> **STATED EXERCISE**
Find how many lines in the data below mention "from". Give the number only.

> **SUPPLIED MATERIAL**
================================

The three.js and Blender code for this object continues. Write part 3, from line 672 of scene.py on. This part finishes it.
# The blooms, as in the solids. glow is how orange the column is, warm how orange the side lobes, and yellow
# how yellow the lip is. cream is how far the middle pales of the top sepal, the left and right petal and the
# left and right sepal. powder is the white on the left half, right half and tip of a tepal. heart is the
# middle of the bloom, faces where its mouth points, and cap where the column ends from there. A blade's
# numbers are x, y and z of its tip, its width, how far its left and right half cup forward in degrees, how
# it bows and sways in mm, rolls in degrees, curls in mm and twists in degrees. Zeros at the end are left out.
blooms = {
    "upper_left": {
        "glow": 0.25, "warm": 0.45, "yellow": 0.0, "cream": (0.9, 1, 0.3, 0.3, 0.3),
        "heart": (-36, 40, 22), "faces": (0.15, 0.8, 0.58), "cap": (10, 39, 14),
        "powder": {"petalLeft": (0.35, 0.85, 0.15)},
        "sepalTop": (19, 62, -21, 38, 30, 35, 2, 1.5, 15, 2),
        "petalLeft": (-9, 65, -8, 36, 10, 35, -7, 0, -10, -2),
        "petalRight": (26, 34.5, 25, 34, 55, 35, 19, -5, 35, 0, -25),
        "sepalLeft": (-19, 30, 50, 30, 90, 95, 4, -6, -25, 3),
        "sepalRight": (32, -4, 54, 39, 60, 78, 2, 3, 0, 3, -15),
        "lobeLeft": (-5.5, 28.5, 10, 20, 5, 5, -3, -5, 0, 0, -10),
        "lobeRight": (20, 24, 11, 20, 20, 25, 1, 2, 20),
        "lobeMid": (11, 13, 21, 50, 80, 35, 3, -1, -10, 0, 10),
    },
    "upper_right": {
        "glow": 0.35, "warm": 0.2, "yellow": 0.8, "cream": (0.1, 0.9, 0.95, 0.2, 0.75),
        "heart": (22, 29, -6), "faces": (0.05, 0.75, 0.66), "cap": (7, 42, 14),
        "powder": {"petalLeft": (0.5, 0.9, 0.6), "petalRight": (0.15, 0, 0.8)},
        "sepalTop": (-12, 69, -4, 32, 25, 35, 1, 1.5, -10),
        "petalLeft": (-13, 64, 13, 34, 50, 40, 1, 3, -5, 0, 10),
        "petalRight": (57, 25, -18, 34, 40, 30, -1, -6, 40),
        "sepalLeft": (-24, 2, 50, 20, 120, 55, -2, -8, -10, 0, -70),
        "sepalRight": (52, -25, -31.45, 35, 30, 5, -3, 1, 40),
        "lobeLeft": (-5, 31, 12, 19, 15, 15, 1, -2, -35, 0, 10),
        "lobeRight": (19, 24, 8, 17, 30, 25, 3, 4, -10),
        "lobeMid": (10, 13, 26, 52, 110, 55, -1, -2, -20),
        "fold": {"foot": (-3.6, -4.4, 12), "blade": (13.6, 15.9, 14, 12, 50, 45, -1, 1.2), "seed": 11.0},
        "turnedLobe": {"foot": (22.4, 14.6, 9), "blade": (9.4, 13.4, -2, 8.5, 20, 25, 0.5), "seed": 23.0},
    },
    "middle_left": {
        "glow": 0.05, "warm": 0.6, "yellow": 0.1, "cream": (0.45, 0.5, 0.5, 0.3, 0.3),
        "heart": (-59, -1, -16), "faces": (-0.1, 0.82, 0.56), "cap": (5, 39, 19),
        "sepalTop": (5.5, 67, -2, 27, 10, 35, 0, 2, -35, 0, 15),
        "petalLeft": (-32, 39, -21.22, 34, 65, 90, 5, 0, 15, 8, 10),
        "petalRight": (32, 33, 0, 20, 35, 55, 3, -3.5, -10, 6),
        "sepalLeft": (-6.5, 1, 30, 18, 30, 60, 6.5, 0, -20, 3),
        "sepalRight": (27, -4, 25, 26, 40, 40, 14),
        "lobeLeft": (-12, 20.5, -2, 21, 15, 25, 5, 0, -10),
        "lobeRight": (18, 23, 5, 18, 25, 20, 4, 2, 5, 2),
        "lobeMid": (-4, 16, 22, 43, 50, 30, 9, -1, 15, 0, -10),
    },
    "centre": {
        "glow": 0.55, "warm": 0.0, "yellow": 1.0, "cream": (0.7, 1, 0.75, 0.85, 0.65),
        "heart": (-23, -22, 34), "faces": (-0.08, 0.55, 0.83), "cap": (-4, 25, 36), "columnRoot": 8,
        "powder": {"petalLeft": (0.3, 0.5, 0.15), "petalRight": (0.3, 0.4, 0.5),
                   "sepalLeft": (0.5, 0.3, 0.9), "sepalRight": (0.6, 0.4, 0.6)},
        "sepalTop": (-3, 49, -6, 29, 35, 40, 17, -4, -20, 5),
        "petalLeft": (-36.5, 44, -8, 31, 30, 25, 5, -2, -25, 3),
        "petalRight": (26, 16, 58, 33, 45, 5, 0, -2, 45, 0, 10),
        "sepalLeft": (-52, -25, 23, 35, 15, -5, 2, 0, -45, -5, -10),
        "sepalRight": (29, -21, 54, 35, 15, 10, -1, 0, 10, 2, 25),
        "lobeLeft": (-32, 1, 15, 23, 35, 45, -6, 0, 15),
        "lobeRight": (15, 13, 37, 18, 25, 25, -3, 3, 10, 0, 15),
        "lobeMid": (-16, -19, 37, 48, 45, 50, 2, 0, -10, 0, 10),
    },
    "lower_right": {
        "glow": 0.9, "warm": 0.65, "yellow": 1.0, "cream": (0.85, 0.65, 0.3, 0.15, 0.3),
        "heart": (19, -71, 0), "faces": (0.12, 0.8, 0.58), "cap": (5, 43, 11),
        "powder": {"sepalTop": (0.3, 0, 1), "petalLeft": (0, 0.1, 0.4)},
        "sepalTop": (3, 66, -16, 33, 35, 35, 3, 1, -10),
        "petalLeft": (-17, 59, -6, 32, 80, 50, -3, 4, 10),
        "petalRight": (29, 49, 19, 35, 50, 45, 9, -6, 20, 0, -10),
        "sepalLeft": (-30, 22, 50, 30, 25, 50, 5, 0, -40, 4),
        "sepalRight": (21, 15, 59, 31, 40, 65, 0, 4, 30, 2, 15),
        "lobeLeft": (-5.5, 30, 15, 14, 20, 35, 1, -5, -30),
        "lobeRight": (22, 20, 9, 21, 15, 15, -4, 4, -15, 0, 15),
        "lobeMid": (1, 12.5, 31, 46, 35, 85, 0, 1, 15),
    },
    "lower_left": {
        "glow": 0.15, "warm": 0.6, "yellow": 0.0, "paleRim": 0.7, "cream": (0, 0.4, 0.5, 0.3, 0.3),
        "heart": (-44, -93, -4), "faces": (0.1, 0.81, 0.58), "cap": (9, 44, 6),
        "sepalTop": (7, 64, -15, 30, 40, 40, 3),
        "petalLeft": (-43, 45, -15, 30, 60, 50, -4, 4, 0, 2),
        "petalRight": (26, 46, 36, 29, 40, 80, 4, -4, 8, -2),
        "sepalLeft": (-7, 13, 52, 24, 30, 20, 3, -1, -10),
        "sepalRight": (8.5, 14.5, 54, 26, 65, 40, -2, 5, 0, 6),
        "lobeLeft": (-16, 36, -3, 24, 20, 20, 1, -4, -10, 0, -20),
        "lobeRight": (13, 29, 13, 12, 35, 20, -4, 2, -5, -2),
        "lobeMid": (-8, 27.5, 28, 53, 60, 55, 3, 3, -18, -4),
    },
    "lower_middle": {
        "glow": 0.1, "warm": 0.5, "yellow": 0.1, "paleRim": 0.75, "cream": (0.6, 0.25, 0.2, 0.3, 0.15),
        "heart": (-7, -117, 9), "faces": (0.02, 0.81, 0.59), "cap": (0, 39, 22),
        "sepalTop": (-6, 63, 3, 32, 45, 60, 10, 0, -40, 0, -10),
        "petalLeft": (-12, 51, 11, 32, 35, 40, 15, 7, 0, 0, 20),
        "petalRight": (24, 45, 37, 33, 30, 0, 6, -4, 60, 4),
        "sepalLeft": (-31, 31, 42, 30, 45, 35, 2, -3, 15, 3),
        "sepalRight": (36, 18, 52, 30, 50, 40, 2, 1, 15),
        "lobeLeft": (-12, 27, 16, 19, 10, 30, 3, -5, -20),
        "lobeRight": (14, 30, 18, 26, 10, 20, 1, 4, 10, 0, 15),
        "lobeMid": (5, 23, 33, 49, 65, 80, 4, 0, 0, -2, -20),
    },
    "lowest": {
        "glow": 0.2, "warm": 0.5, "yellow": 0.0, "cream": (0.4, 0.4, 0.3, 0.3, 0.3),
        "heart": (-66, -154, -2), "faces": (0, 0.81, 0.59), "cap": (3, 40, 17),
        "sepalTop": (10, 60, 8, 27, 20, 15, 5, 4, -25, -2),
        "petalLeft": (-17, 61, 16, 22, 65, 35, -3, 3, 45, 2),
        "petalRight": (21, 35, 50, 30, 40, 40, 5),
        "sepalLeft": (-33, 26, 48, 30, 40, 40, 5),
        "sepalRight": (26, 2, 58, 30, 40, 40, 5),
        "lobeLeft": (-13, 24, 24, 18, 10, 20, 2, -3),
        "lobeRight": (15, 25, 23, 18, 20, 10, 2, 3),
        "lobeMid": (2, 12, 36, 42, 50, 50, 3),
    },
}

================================

> **RESULT OF THE TASK**
2